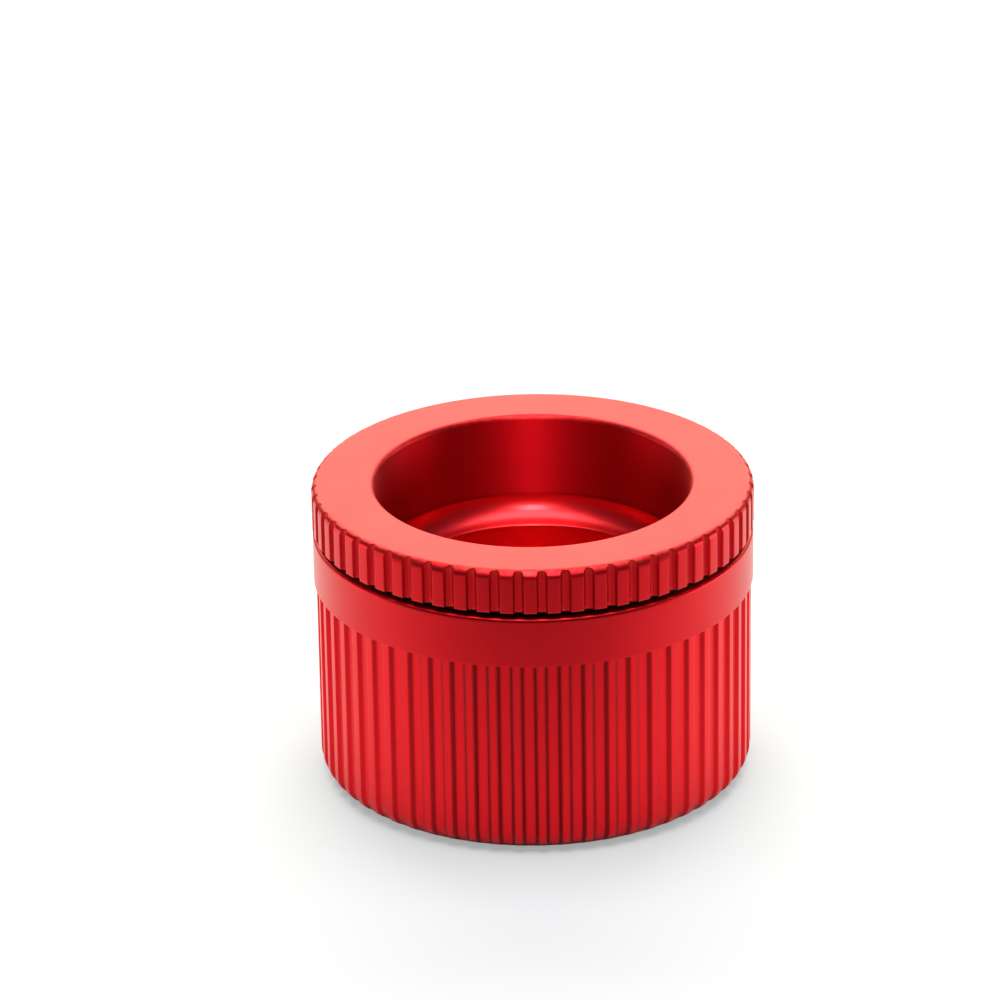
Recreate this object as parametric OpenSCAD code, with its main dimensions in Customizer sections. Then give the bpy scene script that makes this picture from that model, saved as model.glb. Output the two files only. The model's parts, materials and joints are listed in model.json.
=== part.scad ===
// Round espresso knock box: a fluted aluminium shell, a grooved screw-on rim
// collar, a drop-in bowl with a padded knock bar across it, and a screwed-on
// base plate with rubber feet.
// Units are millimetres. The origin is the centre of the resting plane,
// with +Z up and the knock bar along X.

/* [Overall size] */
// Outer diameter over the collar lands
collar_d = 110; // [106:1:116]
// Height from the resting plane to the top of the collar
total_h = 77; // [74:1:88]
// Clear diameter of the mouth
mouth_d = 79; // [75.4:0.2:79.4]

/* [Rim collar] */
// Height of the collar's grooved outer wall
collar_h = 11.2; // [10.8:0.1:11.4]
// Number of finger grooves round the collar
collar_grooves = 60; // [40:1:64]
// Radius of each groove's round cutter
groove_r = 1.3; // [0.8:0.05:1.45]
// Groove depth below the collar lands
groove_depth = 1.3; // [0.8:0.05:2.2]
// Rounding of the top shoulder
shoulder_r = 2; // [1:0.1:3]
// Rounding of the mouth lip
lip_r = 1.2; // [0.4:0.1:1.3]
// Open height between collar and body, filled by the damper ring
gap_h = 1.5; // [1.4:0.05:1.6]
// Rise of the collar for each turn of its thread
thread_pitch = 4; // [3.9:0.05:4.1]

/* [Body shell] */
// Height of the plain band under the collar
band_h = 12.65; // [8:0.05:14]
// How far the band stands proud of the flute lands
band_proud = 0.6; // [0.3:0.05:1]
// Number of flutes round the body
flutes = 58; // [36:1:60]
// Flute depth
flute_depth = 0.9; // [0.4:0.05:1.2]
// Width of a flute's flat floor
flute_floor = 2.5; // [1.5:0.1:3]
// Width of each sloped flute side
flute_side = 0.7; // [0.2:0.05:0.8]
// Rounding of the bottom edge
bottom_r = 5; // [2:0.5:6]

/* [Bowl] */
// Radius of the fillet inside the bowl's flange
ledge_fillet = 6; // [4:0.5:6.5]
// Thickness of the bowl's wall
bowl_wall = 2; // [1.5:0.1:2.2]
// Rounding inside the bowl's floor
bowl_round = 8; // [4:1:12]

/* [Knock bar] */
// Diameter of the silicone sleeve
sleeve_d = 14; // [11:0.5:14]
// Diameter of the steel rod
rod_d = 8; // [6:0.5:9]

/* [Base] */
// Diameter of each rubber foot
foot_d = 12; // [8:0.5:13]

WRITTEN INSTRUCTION
Give back the listing exactly, please, from its first line to the line containing "bottom_r = 5; // [2:0.5:6]", inclusive, and nothing past that line.

OUTPUT FOR THIS EXERCISE
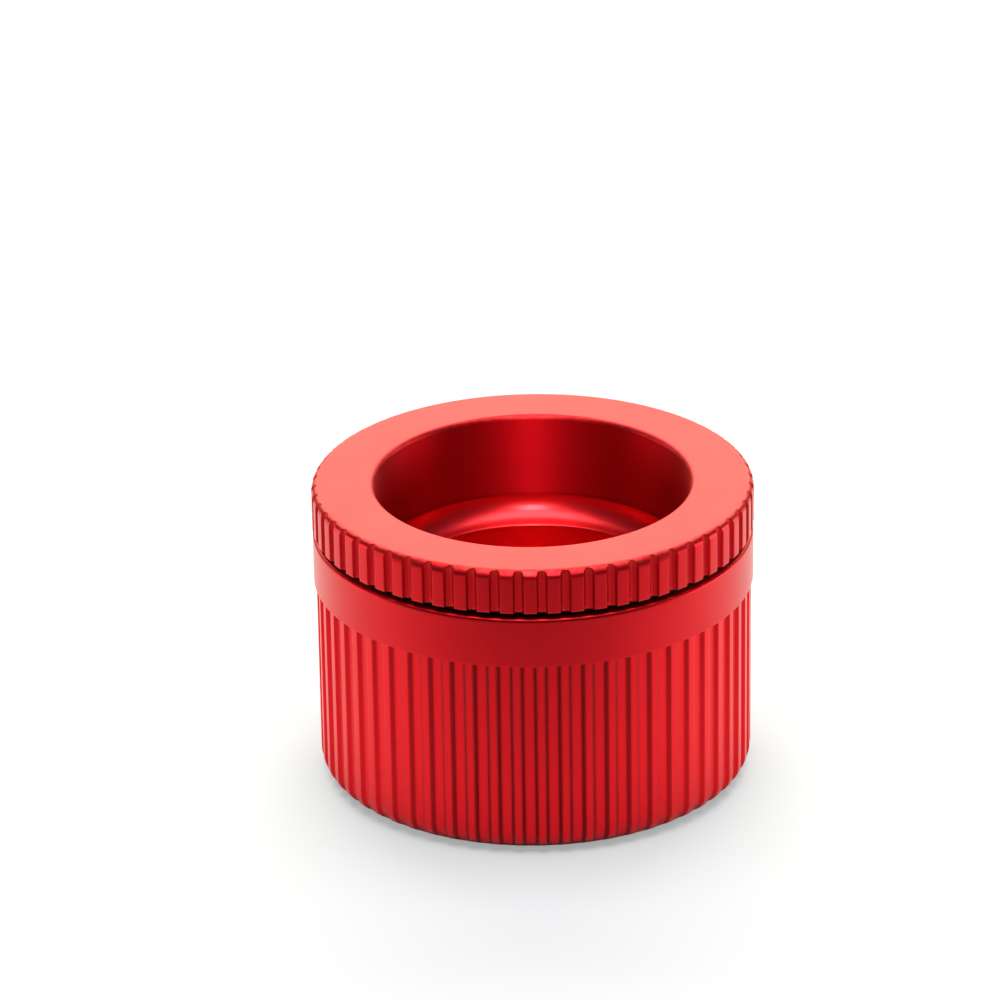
Recreate this object as parametric OpenSCAD code, with its main dimensions in Customizer sections. Then give the bpy scene script that makes this picture from that model, saved as model.glb. Output the two files only. The model's parts, materials and joints are listed in model.json.
=== part.scad ===
// Round espresso knock box: a fluted aluminium shell, a grooved screw-on rim
// collar, a drop-in bowl with a padded knock bar across it, and a screwed-on
// base plate with rubber feet.
// Units are millimetres. The origin is the centre of the resting plane,
// with +Z up and the knock bar along X.

/* [Overall size] */
// Outer diameter over the collar lands
collar_d = 110; // [106:1:116]
// Height from the resting plane to the top of the collar
total_h = 77; // [74:1:88]
// Clear diameter of the mouth
mouth_d = 79; // [75.4:0.2:79.4]

/* [Rim collar] */
// Height of the collar's grooved outer wall
collar_h = 11.2; // [10.8:0.1:11.4]
// Number of finger grooves round the collar
collar_grooves = 60; // [40:1:64]
// Radius of each groove's round cutter
groove_r = 1.3; // [0.8:0.05:1.45]
// Groove depth below the collar lands
groove_depth = 1.3; // [0.8:0.05:2.2]
// Rounding of the top shoulder
shoulder_r = 2; // [1:0.1:3]
// Rounding of the mouth lip
lip_r = 1.2; // [0.4:0.1:1.3]
// Open height between collar and body, filled by the damper ring
gap_h = 1.5; // [1.4:0.05:1.6]
// Rise of the collar for each turn of its thread
thread_pitch = 4; // [3.9:0.05:4.1]

/* [Body shell] */
// Height of the plain band under the collar
band_h = 12.65; // [8:0.05:14]
// How far the band stands proud of the flute lands
band_proud = 0.6; // [0.3:0.05:1]
// Number of flutes round the body
flutes = 58; // [36:1:60]
// Flute depth
flute_depth = 0.9; // [0.4:0.05:1.2]
// Width of a flute's flat floor
flute_floor = 2.5; // [1.5:0.1:3]
// Width of each sloped flute side
flute_side = 0.7; // [0.2:0.05:0.8]
// Rounding of the bottom edge
bottom_r = 5; // [2:0.5:6]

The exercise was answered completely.